#### Written task
Repeat the listing in full. Nothing may be added or left out.

#### Raw data
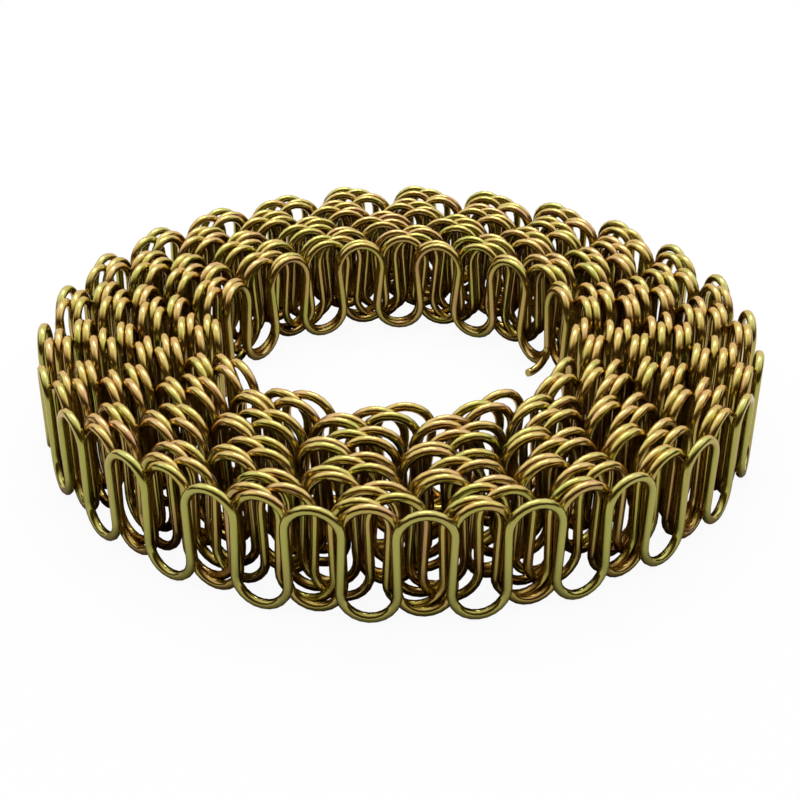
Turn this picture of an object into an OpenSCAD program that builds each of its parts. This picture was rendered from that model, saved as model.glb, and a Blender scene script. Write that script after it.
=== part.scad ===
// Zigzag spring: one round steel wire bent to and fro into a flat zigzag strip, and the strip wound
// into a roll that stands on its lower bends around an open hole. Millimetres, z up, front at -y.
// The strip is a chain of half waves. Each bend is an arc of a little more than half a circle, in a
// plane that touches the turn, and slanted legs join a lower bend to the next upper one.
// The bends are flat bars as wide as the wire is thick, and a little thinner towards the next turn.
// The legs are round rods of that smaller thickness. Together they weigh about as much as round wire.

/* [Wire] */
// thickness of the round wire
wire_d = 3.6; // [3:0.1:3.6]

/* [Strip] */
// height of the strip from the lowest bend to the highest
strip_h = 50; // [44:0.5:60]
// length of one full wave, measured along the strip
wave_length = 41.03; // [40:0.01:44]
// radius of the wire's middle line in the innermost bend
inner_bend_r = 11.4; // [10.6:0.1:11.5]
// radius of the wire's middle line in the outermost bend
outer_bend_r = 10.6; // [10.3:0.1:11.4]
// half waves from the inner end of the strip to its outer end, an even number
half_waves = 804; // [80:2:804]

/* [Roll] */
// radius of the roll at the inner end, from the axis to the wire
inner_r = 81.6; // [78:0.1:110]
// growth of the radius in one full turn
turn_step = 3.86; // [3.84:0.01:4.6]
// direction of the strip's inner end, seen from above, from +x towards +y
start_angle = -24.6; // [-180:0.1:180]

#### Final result
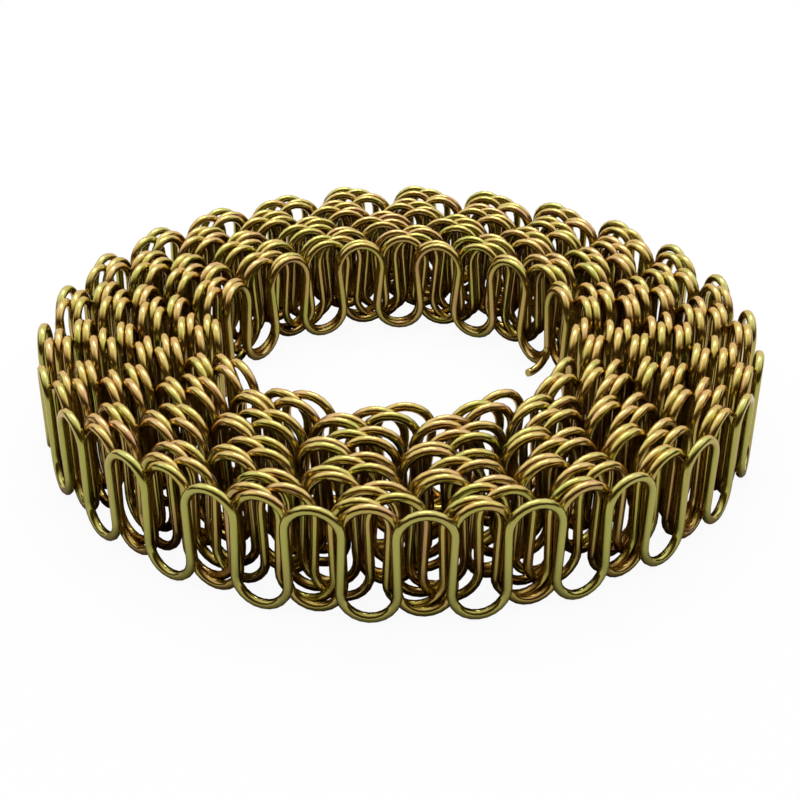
Turn this picture of an object into an OpenSCAD program that builds each of its parts. This picture was rendered from that model, saved as model.glb, and a Blender scene script. Write that script after it.
=== part.scad ===
// Zigzag spring: one round steel wire bent to and fro into a flat zigzag strip, and the strip wound
// into a roll that stands on its lower bends around an open hole. Millimetres, z up, front at -y.
// The strip is a chain of half waves. Each bend is an arc of a little more than half a circle, in a
// plane that touches the turn, and slanted legs join a lower bend to the next upper one.
// The bends are flat bars as wide as the wire is thick, and a little thinner towards the next turn.
// The legs are round rods of that smaller thickness. Together they weigh about as much as round wire.

/* [Wire] */
// thickness of the round wire
wire_d = 3.6; // [3:0.1:3.6]

/* [Strip] */
// height of the strip from the lowest bend to the highest
strip_h = 50; // [44:0.5:60]
// length of one full wave, measured along the strip
wave_length = 41.03; // [40:0.01:44]
// radius of the wire's middle line in the innermost bend
inner_bend_r = 11.4; // [10.6:0.1:11.5]
// radius of the wire's middle line in the outermost bend
outer_bend_r = 10.6; // [10.3:0.1:11.4]
// half waves from the inner end of the strip to its outer end, an even number
half_waves = 804; // [80:2:804]

/* [Roll] */
// radius of the roll at the inner end, from the axis to the wire
inner_r = 81.6; // [78:0.1:110]
// growth of the radius in one full turn
turn_step = 3.86; // [3.84:0.01:4.6]
// direction of the strip's inner end, seen from above, from +x towards +y
start_angle = -24.6; // [-180:0.1:180]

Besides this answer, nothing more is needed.